◆ Information provided
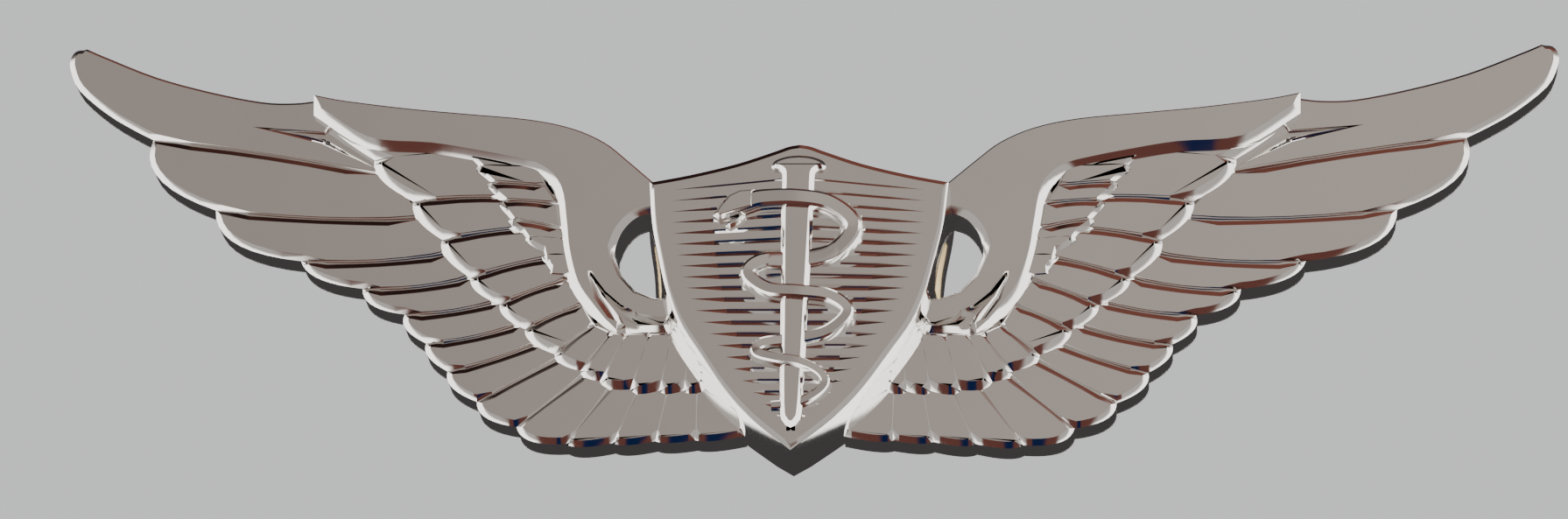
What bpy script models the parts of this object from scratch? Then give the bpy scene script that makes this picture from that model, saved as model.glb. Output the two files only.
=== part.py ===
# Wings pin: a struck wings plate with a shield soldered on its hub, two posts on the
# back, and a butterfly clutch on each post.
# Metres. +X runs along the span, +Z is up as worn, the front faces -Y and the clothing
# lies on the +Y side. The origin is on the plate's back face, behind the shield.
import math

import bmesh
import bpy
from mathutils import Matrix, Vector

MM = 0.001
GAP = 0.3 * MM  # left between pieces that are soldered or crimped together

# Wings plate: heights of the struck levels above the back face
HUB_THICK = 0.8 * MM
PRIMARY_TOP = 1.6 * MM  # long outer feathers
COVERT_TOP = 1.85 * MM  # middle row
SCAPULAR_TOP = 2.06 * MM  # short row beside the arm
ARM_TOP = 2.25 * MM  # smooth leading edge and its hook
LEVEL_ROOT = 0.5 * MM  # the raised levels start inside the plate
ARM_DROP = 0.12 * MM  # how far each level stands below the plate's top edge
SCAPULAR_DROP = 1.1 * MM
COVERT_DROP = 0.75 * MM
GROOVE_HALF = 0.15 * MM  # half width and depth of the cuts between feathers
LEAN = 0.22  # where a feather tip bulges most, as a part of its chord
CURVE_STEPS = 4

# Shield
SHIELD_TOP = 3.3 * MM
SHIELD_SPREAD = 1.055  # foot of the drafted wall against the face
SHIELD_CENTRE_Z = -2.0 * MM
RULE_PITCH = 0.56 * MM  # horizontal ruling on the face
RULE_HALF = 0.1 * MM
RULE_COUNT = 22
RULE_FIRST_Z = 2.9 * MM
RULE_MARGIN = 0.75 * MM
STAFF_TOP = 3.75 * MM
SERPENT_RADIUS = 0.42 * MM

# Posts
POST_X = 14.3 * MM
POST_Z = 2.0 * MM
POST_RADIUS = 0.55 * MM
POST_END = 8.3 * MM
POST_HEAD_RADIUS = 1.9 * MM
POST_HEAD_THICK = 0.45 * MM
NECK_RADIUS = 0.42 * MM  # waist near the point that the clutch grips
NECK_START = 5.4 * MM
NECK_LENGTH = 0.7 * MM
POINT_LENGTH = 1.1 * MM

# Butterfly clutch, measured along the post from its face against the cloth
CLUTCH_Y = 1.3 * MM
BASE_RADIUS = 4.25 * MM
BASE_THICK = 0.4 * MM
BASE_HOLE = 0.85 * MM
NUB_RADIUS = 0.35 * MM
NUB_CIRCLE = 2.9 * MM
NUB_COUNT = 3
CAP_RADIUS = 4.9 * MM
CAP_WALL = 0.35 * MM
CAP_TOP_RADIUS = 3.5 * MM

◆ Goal
Return all of the data exactly as it reads.

◆ The completed task
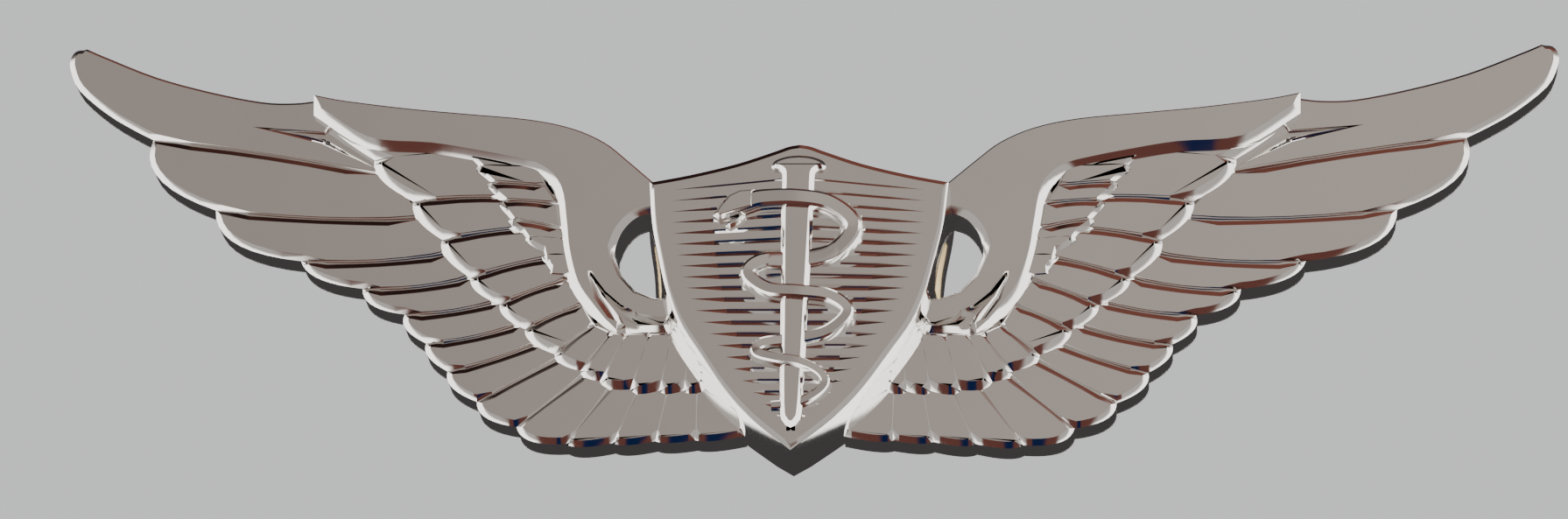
What bpy script models the parts of this object from scratch? Then give the bpy scene script that makes this picture from that model, saved as model.glb. Output the two files only.
=== part.py ===
# Wings pin: a struck wings plate with a shield soldered on its hub, two posts on the
# back, and a butterfly clutch on each post.
# Metres. +X runs along the span, +Z is up as worn, the front faces -Y and the clothing
# lies on the +Y side. The origin is on the plate's back face, behind the shield.
import math

import bmesh
import bpy
from mathutils import Matrix, Vector

MM = 0.001
GAP = 0.3 * MM  # left between pieces that are soldered or crimped together

# Wings plate: heights of the struck levels above the back face
HUB_THICK = 0.8 * MM
PRIMARY_TOP = 1.6 * MM  # long outer feathers
COVERT_TOP = 1.85 * MM  # middle row
SCAPULAR_TOP = 2.06 * MM  # short row beside the arm
ARM_TOP = 2.25 * MM  # smooth leading edge and its hook
LEVEL_ROOT = 0.5 * MM  # the raised levels start inside the plate
ARM_DROP = 0.12 * MM  # how far each level stands below the plate's top edge
SCAPULAR_DROP = 1.1 * MM
COVERT_DROP = 0.75 * MM
GROOVE_HALF = 0.15 * MM  # half width and depth of the cuts between feathers
LEAN = 0.22  # where a feather tip bulges most, as a part of its chord
CURVE_STEPS = 4

# Shield
SHIELD_TOP = 3.3 * MM
SHIELD_SPREAD = 1.055  # foot of the drafted wall against the face
SHIELD_CENTRE_Z = -2.0 * MM
RULE_PITCH = 0.56 * MM  # horizontal ruling on the face
RULE_HALF = 0.1 * MM
RULE_COUNT = 22
RULE_FIRST_Z = 2.9 * MM
RULE_MARGIN = 0.75 * MM
STAFF_TOP = 3.75 * MM
SERPENT_RADIUS = 0.42 * MM

# Posts
POST_X = 14.3 * MM
POST_Z = 2.0 * MM
POST_RADIUS = 0.55 * MM
POST_END = 8.3 * MM
POST_HEAD_RADIUS = 1.9 * MM
POST_HEAD_THICK = 0.45 * MM
NECK_RADIUS = 0.42 * MM  # waist near the point that the clutch grips
NECK_START = 5.4 * MM
NECK_LENGTH = 0.7 * MM
POINT_LENGTH = 1.1 * MM

# Butterfly clutch, measured along the post from its face against the cloth
CLUTCH_Y = 1.3 * MM
BASE_RADIUS = 4.25 * MM
BASE_THICK = 0.4 * MM
BASE_HOLE = 0.85 * MM
NUB_RADIUS = 0.35 * MM
NUB_CIRCLE = 2.9 * MM
NUB_COUNT = 3
CAP_RADIUS = 4.9 * MM
CAP_WALL = 0.35 * MM
CAP_TOP_RADIUS = 3.5 * MM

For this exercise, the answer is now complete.